Dejah Thoris, with its lilting, lyrical, musical quality hints that you’re going to see a beautiful, ethereal character even before she is described. The four-beat rhythm of the name is perfectly balanced with alternating high and low sounds. The D kicks off the name with a hard, decisive sound, while the J and R provide the perfect pivots for the syllables. The name is even pleasing to look at, with the contrast of its descending j and the proud, uplifting combination of the Th.

I know that her original early 20th-century characterization is not in keeping with modern sensibilities exactly 100 years later, but Dejah Thoris was a product of the her times. While she was absolutely a prototypical damsel-in-distress who had to be rescued by John Carter several times in each novel, she was still a strong character. Dejah Thoris might come off as spoiled to some modern readers, but she stood defiantly in the face of her captors and refused to even contemplate the many offers of marriage from villains. She could defend herself with a knife; her chin was always up, and she was ever-ready with a biting riposte to spit in her tormentor’s face.

Lord Byron captured a sense of ephemeral grace with his line, “She walks in beauty, like the night,” but ERB did something similar with just two words: Dejah Thoris. Of course, he didn’t stop there, describing her physically thus:

And the sight which met my eyes was that of a slender, girlish figure, similar in every detail to the earthly women of my past life… Her face was oval and beautiful in the extreme, her every feature was finely chiseled and exquisite, her eyes large and lustrous and her head surmounted by a mass of coal black, waving hair, caught loosely into a strange yet becoming coiffure. Her skin was of a light reddish copper color, against which the crimson glow of her cheeks and the ruby of her beautifully molded lips shone with a strangely enhancing effect.

She was as destitute of clothes as the green Martians who accompanied her; indeed, save for her highly wrought ornaments she was entirely naked, nor could any apparel have enhanced the beauty of her perfect and symmetrical figure.

Lynn Collins portrays Dejah Thoris in the new movie "John Carter"

But, seriously, don’t you sort of get that idea from just her name alone? It’s that effective. (And don’t worry, the forthcoming Disney adaptation, John Carter, will be family friendly —everybody is wearing clothes!)

Think of Dejah Thoris and you think of a woman who is worth literally crisscrossing a planet and fighting any number of hideous perils to win.
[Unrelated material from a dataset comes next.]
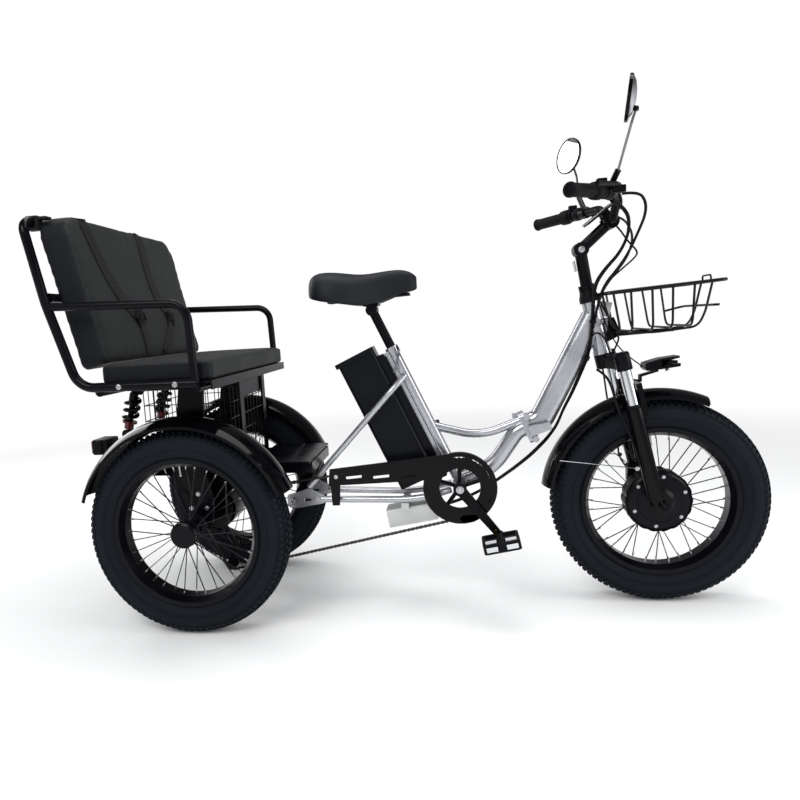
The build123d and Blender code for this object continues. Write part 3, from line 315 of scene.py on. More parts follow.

Carter chased her from one end of the planet to the other, from desert to arctic wastes to underground oceans. And he respected her in a way few modern heroes ever would.

ERB tried, but he never created another name that equaled the mellifluous Dejah Thoris. Valla Dia, from The Master Mind of Mars, is close, but not quite there, while Phaidor and Thuvia simply don’t roll off the tongue quite as sweetly. Dejah Thoris will always be my princess.
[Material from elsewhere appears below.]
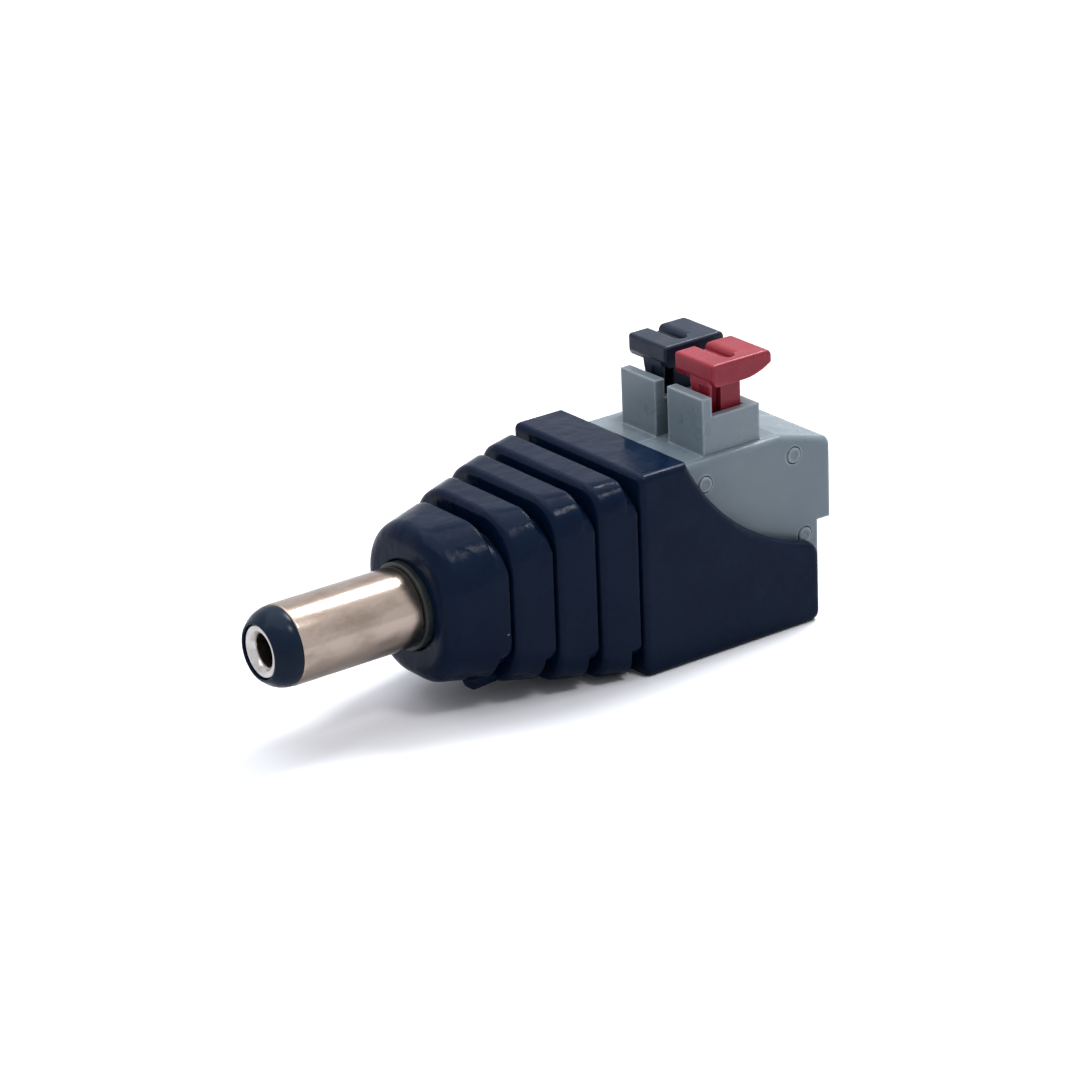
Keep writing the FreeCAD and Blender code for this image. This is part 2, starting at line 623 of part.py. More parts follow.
def side_cover():
    """Plate that closes the near housing, pressed over its four pegs."""
    inner = BLOCK_NEAR + COVER_THICKNESS
    plate = rounded_shoulder(profile_solid(BLOCK_NEAR, inner), BLOCK_NEAR)
    return plate.cut(peg_holes(BLOCK_NEAR - COVER_THICKNESS, inner + COVER_THICKNESS))


def head_face(near):
    """Side face of a button's head: short front lip, and a long thumb lip with a curved underside."""
    lip_base = HEAD_BASE + REAR_LIP_RISE
    corners = [vec(STEM_REAR, near, HEAD_BASE), vec(HEAD_FRONT + STEM_GROOVE_OFFSET, near, HEAD_BASE),
               vec(HEAD_FRONT, near, HEAD_TOP - FRONT_LIP_HEIGHT), vec(HEAD_FRONT, near, HEAD_TOP),
               vec(HEAD_REAR, near, HEAD_TOP), vec(HEAD_REAR, near, lip_base)]
    middle = (corners[0] + corners[-1]) * 0.5 + vec(0, 0, -REAR_LIP_SWELL)
    under = Part.Arc(corners[-1], middle, corners[0]).toShape()
    lines = [Part.makeLine(a, b) for a, b in zip(corners, corners[1:])]
    return Part.Face(Part.Wire(lines + [under]))


def plain_head(near):
    """A button's head before its slot is cut, with all but its lower edges softened."""
    head = head_face(near).extrude(vec(0, HEAD_WIDTH, 0))
    low = HEAD_TOP - FRONT_LIP_HEIGHT

    def is_rear_top(p):
        return p.z > HEAD_TOP - ON_PLANE and p.x > HEAD_REAR - ON_PLANE

    def is_soft(p):
        return p.z > HEAD_TOP - ON_PLANE or p.x > HEAD_REAR - ON_PLANE or (
            p.x < HEAD_FRONT + ON_PLANE and p.z > low - ON_PLANE)
    head = head.makeFillet(HEAD_REAR_ROUND, edges_where(head, is_rear_top))
    return head.makeFillet(HEAD_EDGE_ROUND, edges_where(head, is_soft))


def head_slot(near):
    """Round-bottomed slot across the head's top, open at the far side, with a round lip behind it."""
    radius = HEAD_SLOT_WIDTH / 2
    x0 = HEAD_FRONT + HEAD_SLOT_SETBACK
    x1 = x0 + HEAD_SLOT_WIDTH
    middle = x0 + radius
    bottom = HEAD_TOP - HEAD_SLOT_DEPTH + radius
    above = HEAD_TOP + radius
    y0 = near + HEAD_SLOT_WALL + radius
    y1 = near + 2 * HEAD_WIDTH
    lip_x = x1 + HEAD_SLOT_ROUND
    lip_z = HEAD_TOP - HEAD_SLOT_ROUND
    lip = block(middle, lip_x, y0, y1, lip_z, above).cut(cross_rod(lip_x, lip_z, y0, y1, HEAD_SLOT_ROUND))
    return [cross_rod(middle, bottom, y0, y1, radius), block(x0, x1, y0, y1, bottom, above),
            Part.makeSphere(radius, vec(middle, y0, bottom)),
            Part.makeCylinder(radius, above - bottom, vec(middle, y0, bottom)), lip]


def stem_grooves(middle, half_stem):
    """Upright groove in each side of the stem."""
    x = STEM_FRONT + STEM_GROOVE_OFFSET
    near = middle - half_stem
    far = middle + half_stem
    return [block(x, x + STEM_GROOVE_LENGTH, y - STEM_GROOVE_DEPTH, y + STEM_GROOVE_DEPTH,
                  CEILING, HEAD_BASE + FRONT_LIP_FALL) for y in (near, far)]


def stem_relief(middle):
    """What is taken off the stem above the tower: its leaning far side and a shallow front panel."""
    base = TOWER_TOP - STEM_GUIDE_DROP
    top_y = middle + HEAD_WIDTH / 2 - STEM_FAR_INSET
    base_y = top_y - STEM_FAR_LEAN
    beyond = middle + HEAD_WIDTH
    top = HEAD_BASE + REAR_LIP_RISE
    corners = [vec(STEM_FRONT - FRONT_LIP, top_y, top), vec(STEM_FRONT - FRONT_LIP, top_y, HEAD_BASE),
               vec(STEM_FRONT - FRONT_LIP, base_y, base), vec(STEM_FRONT - FRONT_LIP, beyond, base),
               vec(STEM_FRONT - FRONT_LIP, beyond, top)]
    side = Part.Face(Part.makePolygon(corners + corners[:1])).extrude(vec(2 * STEM_LENGTH, 0, 0))
    panel = block(STEM_FRONT - FRONT_LIP, STEM_FRONT + STEM_PANEL_DEPTH, middle - HEAD_WIDTH,
                  base_y - STEM_PANEL_EDGE, base, HEAD_BASE - STEM_PANEL_DEPTH)
    return [side, panel]


def button(y0):
    """Push button of the pole that starts at y0, from its head down to the spring."""
    middle = wire_axis(y0)
    half_stem = TOWER_SLOT_WIDTH / 2 - STEM_SIDE_FIT
    near = middle - half_stem
    far = y0 + STEM_FAR
    head_near = middle - HEAD_WIDTH / 2
    head = plain_head(head_near).cut(head_slot(head_near))
    shoulder_top = CEILING - SHOULDER_GAP
    shoulder_base = shoulder_top - SHOULDER_HEIGHT
    upper = block(STEM_FRONT, STEM_REAR, near, middle + half_stem, STEM_STEP, HEAD_BASE + REAR_LIP_RISE)
    lower = block(STEM_FRONT, STEM_REAR, near, far, shoulder_base, STEM_STEP)
    shoulder = block(SLOT_FRONT - SHOULDER_CATCH, SLOT_REAR + SHOULDER_CATCH, near, far,
                     shoulder_base, shoulder_top)
    foot = foot_face(near, shoulder_base).extrude(vec(0, far - near, 0))
    stem = fused([upper, lower]).cut(stem_relief(middle))
    return fused([head, stem, shoulder, foot]).cut(stem_grooves(middle, half_stem))


def leg_height(x):
    """Height of the top face of the spring's upper leg at x."""
    return LEG_START_Z + (LEG_TIP_Z - LEG_START_Z) * (x - SPRING_FRONT) / (LEG_TIP_X - SPRING_FRONT)


def foot_face(y, top):
    """Side face of the foot that bears on the spring's upper leg."""
    points = [vec(STEM_FRONT, y, top), vec(STEM_REAR, y, top),
              vec(STEM_REAR, y, leg_height(STEM_REAR) + SPRING_GAP),
              vec(STEM_FRONT, y, leg_height(STEM_FRONT) + SPRING_GAP)]
    return Part.Face(Part.makePolygon(points + points[:1]))


def red_button():
    """Button of the near pole."""
    return button(POLE_NEAR[0])


def black_button():
    """Button of the far pole."""
    return button(POLE_NEAR[1])


def contact_bar(y0):
    """Current bar of one pole: side strip, clamp plate over the wire, and front pin."""
    inner = y0 + BAR_INNER
    outer = inner + BAR_THICKNESS
    strip = block(BAR_FRONT, BAR_REAR, inner, outer, BAR_BASE, BAR_TOP)
    plate = block(PLATE_X, BAR_REAR, y0 + TOWER_SIDE_WALL, outer, BAR_TOP - BAR_THICKNESS, BAR_TOP)
    pin = block(PIN_X, BAR_FRONT, inner, outer, BAR_BASE, BAR_BASE + PIN_HEIGHT)
    return fused([strip, plate, pin])


def red_contact_bar():
    """Current bar of the near pole."""
    return contact_bar(POLE_NEAR[0])


def black_contact_bar():
    """Current bar of the far pole."""
    return contact_bar(POLE_NEAR[1])


def clamp_spring(y0):
    """Strip spring of one pole: flat on the floor, bent round in front, rising to the clamp plate."""
    near = y0 + TOWER_SIDE_WALL + SPRING_SIDE_GAP
    far = y0 + BAR_INNER - SPRING_SIDE_GAP
    floor_z = HOUSING_FLOOR + FACE_GAP
    floor_leg = block(SPRING_FRONT, SPRING_REAR, near, far, floor_z, floor_z + SPRING_THICKNESS)
    bend_z = (floor_z + LEG_START_Z) / 2
    outer_r = (LEG_START_Z - floor_z) / 2
    bend = cross_rod(SPRING_FRONT, bend_z, near, far, outer_r)
    bend = bend.cut(cross_rod(SPRING_FRONT, bend_z, near, far, outer_r - SPRING_THICKNESS))
    bend = bend.cut(block(SPRING_FRONT, SPRING_FRONT + 2 * outer_r, near, far, floor_z - outer_r,
                          LEG_START_Z + outer_r))
    corners = [vec(SPRING_FRONT, near, LEG_START_Z), vec(LEG_TIP_X, near, LEG_TIP_Z),
               vec(LEG_TIP_X, near, LEG_TIP_Z - SPRING_THICKNESS),
               vec(SPRING_FRONT, near, LEG_START_Z - SPRING_THICKNESS)]
    leg = Part.Face(Part.makePolygon(corners + corners[:1])).extrude(vec(0, far - near, 0))
    return fused([floor_leg, bend, leg])


def red_clamp_spring():
    """Spring of the near pole."""
    return clamp_spring(POLE_NEAR[0])


def black_clamp_spring():
    """Spring of the far pole."""
    return clamp_spring(POLE_NEAR[1])


def positive_link():
    """Wire from the centre contact's tag to the near pole."""
    return link(-1, POLE_NEAR[0])


def negative_link():
    """Wire from the sleeve's tag to the far pole."""
    return link(1, POLE_NEAR[1])


NODES = (shell, barrel_sleeve, tip_insulator, centre_contact, rear_collar, insulating_washer, sleeve_tag,
         centre_tag, positive_link, negative_link, near_housing, far_housing, side_cover, red_button,
         black_button, red_contact_bar, black_contact_bar, red_clamp_spring, black_clamp_spring)


def main():
    """Builds every piece and writes it to parts/ under its own name."""
    os.makedirs("parts", exist_ok=True)
    for make in NODES:
        shape = make()
        shape.exportStep("parts/" + make.__name__ + ".step")
        print(make.__name__, len(shape.Solids), round(shape.Volume, 2), shape.isValid())


main()
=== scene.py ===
"""Looks of a barrel plug with a push-button wire clamp block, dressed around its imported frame."""

import logging
import math
from dataclasses import dataclass
from enum import Enum

import bmesh
import bpy
from mathutils import Matrix, Vector


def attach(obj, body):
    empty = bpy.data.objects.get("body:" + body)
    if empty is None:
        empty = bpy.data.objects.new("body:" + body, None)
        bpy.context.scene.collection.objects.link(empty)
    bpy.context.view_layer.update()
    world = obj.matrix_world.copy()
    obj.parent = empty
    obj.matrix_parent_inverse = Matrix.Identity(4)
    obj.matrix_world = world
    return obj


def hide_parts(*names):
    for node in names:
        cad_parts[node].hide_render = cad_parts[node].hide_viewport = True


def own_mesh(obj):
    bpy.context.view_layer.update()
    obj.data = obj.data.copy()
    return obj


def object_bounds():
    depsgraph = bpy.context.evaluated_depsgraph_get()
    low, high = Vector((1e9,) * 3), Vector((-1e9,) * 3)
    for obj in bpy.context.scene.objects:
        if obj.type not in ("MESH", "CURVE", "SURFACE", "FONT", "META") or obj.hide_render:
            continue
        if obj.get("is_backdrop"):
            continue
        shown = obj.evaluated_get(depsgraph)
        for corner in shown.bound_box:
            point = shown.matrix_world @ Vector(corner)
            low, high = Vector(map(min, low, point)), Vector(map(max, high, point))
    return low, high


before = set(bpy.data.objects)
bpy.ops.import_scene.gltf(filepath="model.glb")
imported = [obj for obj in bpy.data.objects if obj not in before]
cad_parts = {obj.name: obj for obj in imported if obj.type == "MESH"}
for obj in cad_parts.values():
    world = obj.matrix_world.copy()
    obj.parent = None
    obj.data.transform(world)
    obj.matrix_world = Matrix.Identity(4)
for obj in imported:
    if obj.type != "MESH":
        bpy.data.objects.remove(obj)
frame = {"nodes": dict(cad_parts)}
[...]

11 thoughts on “Dejah Thoris is My Cellar Door

  1. What a great reflection on a great name! I thought Lynne Collins’ Dejah was one of the absolute best things about JOHN CARTER (such an unfairly maligned film). Dejah was my favorite “Disney princess” until the House of Mouse bought out Lucasfilm… but she’s still a very, very close second to Leia; and, of course, Leia (and Lucas) are very much in her debt.

    Another piece of science fiction that I think has language that is simply enchanting as language is DUNE by Frank Herbert. Kwisatz Haderach… Bene Gesserit… the Padishah Emperor, Shaddam the Fourth… Arrakis… so many words and phrases just roll off the tongue and evoke mystery, like many of ERB’s.


    • Thanks, Mike.

      Yes, Lynne did do a great job. I wasn’t familiar with her work before JC.

      DUNE is indeed another great work with great names: Gurney Halleck, Duncan Idaho, Chani, Princess Irulan. And the planets, Caladan and Giedi Prime, Salusa Secundus.


  2. Pingback: | Musings on the Exquisite Name “Dejah Thoris”

  3. Pingback: Dejah Thoris of Barsoom | Do Góry 2

  4. Pingback: Dejah Thoris of Barsoom | Do Góry

  5. I totally agree that Dejah Thoris is a great name, which I fell in love with it upon reading “A Princess of Mars” nearly 40 years ago.

    It is a name that I have personally used as one of my aliases!! I guess my cover has now been blown.


    • Haha, I guess you sorta outed yourself, depending on where you used that handle.

      Almost alll of ERB’s names show that he put a lot of thought into them and found combinations that work. It’s an art form itself. I’m thinking of writing a little essay on how George Lucas “borrowed” ERB’s naming conventions but wasn’t able to pull it off. A planet called “Naboo”? Seriously?